Эта книга – особенная для каждого медиевиста. К сожалению, мне не довелось познакомиться с ее автором лично – я опоздала буквально на несколько лет. Но в памяти моих учителей образ этого незаурядного человека, настоящей фигуры в истории отечественной науки, был еще очень ярок. Для них Аарон Яковлевич был живым классиком. И не случайно.
В истории советской гуманитаристики не так много текстов, еще при жизни авторов получивших мировое признание. Книга Арона Гуревича – исключение, наравне с трудами Михаила Бахтина и Романа Якобсона. При этом как учебная литература «Категории» практически универсальны: бакалавры могут много подчерпнуть напрямую из содержания этой книги – научные выводы Гуревича еще далеко не утратили научной значимости. С магистрами, в историографическом курсе, мы обычно анализируем «Категории» в контексте истории развития медиевистики – как советской, так и мировой. Но с моей точки зрения, главная ценность этого исследования в предложенной Гуревичем концепции раннесредневековой культуры.

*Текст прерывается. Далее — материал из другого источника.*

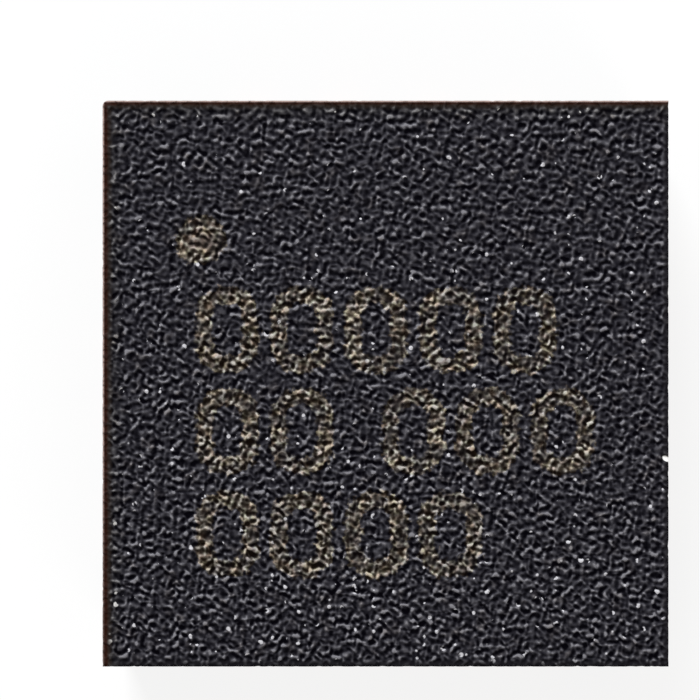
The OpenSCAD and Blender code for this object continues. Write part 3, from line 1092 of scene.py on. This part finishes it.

Историки, в целом, не любят теоретизировать. Общие схемы – это всегда упрощение. К тому же, историки обычно являются специалистами по одной или нескольким довольно узким темам. Решившийся создать некую общую концепцию неизбежно должен обратиться и к не столь хорошо знакомым ему сюжетам и как следствие – подвергнутся шквалу критики со стороны оскорбленных его ошибками коллег. Но пытаться создавать схемы и концепции также важно, как и скрупулёзно изучать источники; хотя бы потому что иначе погруженные в свои сюжеты историки совсем разучатся понимать друг друга. Когда мы анализируем «Категории средневековой культуры» Гуревича, студенты своими глазами видят, что оставаться настоящим историком и одновременно широко и интересно мыслить – реально.
Павел Ракитин
Я бы не выделял одну книгу, но охарактеризовал бы тип книги, который я всегда ищу для занятий со студентами. Моя цель – организовать содержательную дискуссию, поэтому я стараюсь найти книгу, в которой есть несколько смысловых слоев. Первое прочтение такой книги дает лишь поверхностное впечатление, можно восстановить канву, но далее, если подыскать ключ к более глубокому содержанию, дискуссия неожиданным образом разворачивается совершенно в другом направлении, происходит смысловой поворот, когда все начинают видеть глубину и бесконечный потенциал для обсуждений. Таков, например, рассказ Рэя Брэдбери «Человек к рубашке Роршарха». В ходе его обсуждения палитра смыслов простирается от художника Джексона Поллока до индейцев племени Навахо, от психиатрии до мифов о сотворении мира, но это все скрыто в тексте и сразу не заметно.